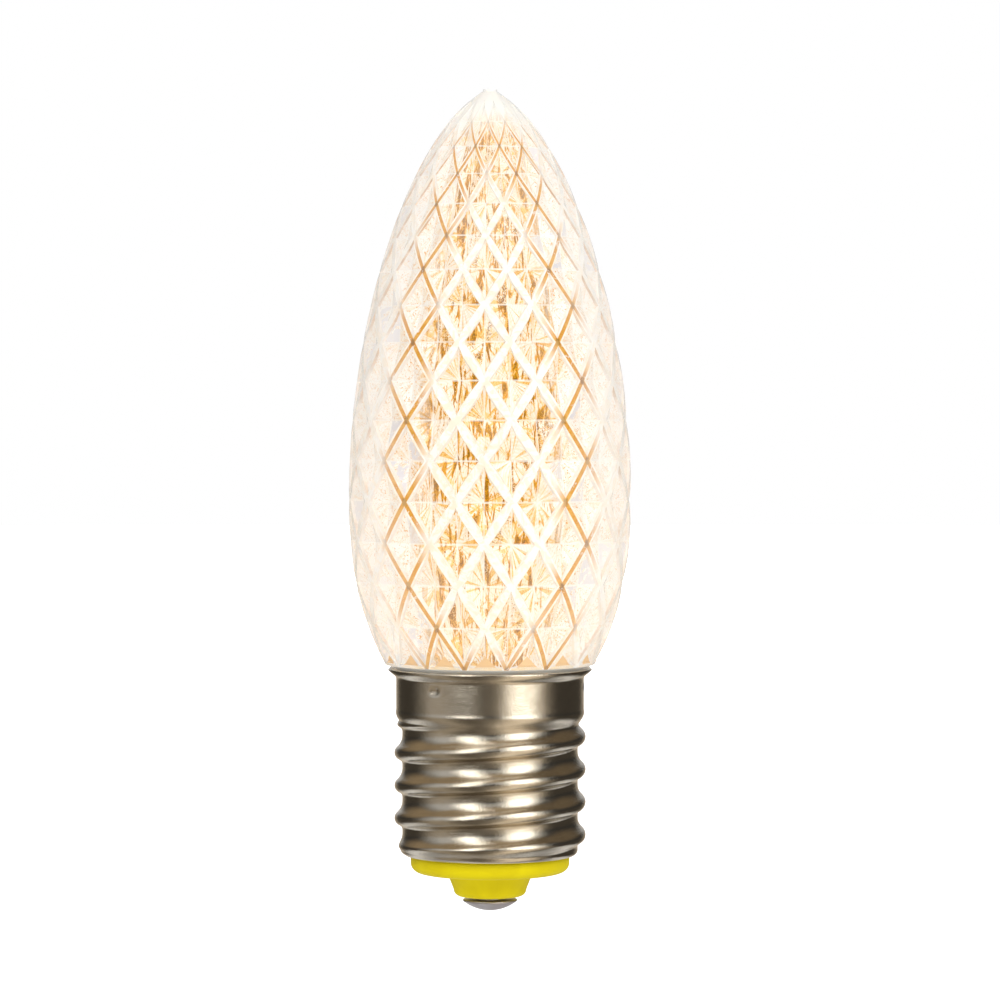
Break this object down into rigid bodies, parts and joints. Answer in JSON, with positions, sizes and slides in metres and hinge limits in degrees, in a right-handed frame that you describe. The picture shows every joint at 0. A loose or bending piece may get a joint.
--
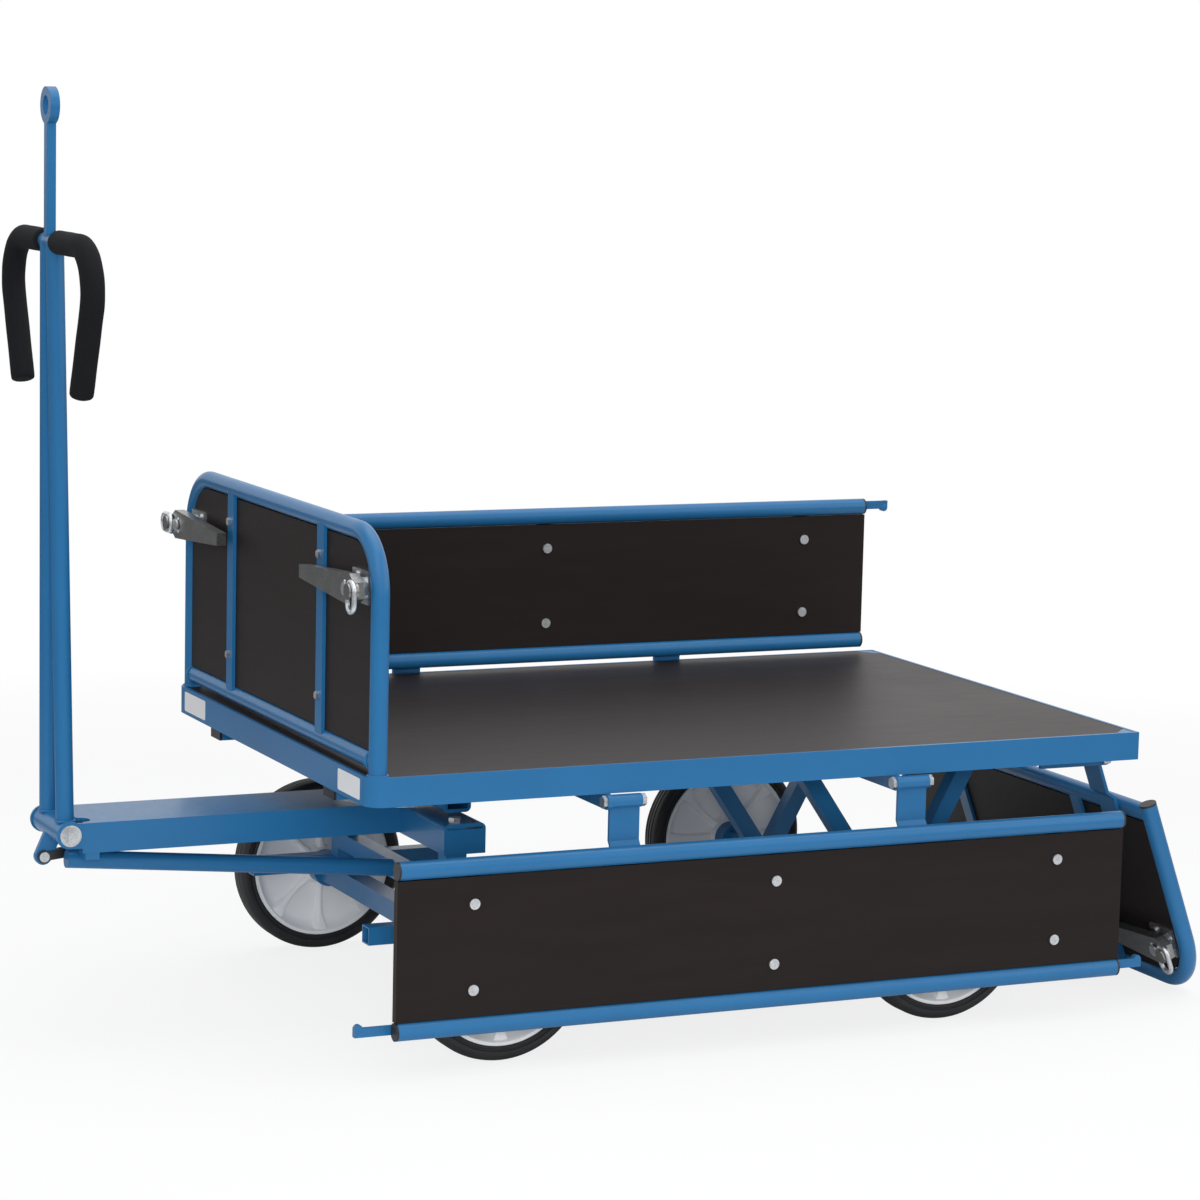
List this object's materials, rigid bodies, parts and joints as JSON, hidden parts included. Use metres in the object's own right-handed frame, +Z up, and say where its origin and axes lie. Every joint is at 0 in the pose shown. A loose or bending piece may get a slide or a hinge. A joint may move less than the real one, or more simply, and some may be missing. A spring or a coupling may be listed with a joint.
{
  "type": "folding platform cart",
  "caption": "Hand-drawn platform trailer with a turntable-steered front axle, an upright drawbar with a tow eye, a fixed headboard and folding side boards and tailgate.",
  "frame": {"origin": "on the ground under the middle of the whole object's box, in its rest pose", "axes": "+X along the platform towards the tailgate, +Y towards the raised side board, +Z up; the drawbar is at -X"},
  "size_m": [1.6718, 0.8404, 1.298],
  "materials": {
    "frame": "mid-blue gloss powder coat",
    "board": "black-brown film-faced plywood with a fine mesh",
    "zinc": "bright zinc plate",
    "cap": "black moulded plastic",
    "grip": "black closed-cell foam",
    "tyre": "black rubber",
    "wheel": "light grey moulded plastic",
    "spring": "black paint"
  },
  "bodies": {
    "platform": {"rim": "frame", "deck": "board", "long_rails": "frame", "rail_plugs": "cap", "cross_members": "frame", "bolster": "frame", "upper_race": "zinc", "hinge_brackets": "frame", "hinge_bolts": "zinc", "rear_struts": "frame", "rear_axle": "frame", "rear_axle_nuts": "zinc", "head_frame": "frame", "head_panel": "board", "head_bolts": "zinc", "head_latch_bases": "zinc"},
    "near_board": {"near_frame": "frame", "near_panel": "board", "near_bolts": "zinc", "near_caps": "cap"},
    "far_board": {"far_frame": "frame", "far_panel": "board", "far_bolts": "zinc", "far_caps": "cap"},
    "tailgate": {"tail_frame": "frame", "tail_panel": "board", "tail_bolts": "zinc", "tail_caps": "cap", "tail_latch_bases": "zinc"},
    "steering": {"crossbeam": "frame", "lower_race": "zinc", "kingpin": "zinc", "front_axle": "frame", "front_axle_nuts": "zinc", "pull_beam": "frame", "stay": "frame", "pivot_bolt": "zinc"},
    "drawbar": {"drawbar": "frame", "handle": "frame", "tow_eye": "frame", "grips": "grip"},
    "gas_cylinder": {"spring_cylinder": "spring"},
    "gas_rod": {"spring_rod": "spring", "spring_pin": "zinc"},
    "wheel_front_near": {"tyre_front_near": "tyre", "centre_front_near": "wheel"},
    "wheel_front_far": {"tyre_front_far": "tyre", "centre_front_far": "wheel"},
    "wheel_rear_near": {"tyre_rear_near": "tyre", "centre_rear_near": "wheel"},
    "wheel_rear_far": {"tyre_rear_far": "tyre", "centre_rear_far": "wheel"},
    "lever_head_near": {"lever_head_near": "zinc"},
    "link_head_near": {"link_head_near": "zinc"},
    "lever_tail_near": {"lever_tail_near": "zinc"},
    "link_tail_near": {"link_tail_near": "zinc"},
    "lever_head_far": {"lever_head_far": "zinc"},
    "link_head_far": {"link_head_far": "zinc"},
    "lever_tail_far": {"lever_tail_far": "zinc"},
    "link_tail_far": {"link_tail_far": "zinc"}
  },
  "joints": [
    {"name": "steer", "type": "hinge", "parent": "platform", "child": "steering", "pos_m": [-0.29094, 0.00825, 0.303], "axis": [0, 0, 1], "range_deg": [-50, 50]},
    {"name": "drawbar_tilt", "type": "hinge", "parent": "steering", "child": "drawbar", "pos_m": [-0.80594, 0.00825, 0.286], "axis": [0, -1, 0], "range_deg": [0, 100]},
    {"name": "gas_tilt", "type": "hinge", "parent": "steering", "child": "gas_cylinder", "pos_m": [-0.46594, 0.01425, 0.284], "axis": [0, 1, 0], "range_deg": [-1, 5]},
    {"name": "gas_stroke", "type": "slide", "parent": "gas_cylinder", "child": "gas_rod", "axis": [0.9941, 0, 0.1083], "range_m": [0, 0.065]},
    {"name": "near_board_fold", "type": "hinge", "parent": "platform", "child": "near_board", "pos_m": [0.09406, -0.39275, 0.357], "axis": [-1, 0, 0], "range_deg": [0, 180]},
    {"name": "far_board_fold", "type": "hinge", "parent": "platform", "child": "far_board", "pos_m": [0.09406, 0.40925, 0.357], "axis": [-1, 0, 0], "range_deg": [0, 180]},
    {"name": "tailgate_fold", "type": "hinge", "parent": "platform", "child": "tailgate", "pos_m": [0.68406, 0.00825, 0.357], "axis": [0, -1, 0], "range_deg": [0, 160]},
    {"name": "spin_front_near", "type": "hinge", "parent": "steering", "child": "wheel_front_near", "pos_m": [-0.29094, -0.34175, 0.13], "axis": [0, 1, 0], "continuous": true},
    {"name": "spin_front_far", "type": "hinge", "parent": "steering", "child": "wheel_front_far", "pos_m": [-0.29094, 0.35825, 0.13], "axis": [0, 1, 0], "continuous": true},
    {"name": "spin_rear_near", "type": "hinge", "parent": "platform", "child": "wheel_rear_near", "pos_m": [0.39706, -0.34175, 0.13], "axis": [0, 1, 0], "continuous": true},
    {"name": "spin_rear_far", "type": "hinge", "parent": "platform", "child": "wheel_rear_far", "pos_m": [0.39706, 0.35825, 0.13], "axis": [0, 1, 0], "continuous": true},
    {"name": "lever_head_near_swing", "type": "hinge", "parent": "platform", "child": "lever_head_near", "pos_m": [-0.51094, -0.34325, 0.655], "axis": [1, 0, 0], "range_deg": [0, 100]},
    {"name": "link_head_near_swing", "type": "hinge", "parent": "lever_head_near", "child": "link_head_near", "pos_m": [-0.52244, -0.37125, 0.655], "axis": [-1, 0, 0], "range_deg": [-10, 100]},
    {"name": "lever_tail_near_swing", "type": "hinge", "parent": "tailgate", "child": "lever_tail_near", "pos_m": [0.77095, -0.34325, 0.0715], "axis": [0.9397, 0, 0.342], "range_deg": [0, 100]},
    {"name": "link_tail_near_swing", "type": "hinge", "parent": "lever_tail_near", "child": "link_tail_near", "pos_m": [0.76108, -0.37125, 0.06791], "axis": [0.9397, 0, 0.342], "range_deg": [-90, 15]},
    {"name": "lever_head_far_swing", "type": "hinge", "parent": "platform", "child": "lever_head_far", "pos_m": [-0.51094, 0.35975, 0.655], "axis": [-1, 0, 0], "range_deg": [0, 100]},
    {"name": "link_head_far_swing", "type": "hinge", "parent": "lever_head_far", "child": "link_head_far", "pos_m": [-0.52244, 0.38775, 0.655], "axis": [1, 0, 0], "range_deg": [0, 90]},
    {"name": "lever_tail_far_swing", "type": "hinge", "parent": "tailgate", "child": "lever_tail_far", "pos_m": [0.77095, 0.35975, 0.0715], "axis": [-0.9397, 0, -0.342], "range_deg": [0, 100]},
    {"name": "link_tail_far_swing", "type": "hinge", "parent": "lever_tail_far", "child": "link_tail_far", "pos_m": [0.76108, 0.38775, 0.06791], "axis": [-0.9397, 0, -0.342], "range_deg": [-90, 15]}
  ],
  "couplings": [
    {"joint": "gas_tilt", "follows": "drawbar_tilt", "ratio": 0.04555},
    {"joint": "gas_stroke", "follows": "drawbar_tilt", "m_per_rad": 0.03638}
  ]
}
---
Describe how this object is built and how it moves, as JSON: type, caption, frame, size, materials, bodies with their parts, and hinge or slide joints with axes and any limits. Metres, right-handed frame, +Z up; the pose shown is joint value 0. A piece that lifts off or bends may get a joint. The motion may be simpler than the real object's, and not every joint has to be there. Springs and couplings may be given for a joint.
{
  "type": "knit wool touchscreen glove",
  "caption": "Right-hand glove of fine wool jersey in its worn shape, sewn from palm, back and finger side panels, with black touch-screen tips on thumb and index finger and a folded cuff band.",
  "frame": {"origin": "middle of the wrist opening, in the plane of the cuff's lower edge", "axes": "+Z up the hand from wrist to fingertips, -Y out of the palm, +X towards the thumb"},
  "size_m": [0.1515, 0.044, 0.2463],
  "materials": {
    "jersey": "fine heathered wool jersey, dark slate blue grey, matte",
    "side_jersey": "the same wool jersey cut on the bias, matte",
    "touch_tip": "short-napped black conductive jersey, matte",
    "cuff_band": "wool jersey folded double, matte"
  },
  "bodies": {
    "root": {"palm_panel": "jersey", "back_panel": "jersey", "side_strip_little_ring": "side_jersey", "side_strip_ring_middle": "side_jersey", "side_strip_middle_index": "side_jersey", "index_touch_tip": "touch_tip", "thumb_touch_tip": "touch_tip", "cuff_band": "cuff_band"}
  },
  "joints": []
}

EXERCISE REQUIREMENTS: Find every line that includes the string "limits". Report how many there are and nothing else.

CORRECT RESULT: 2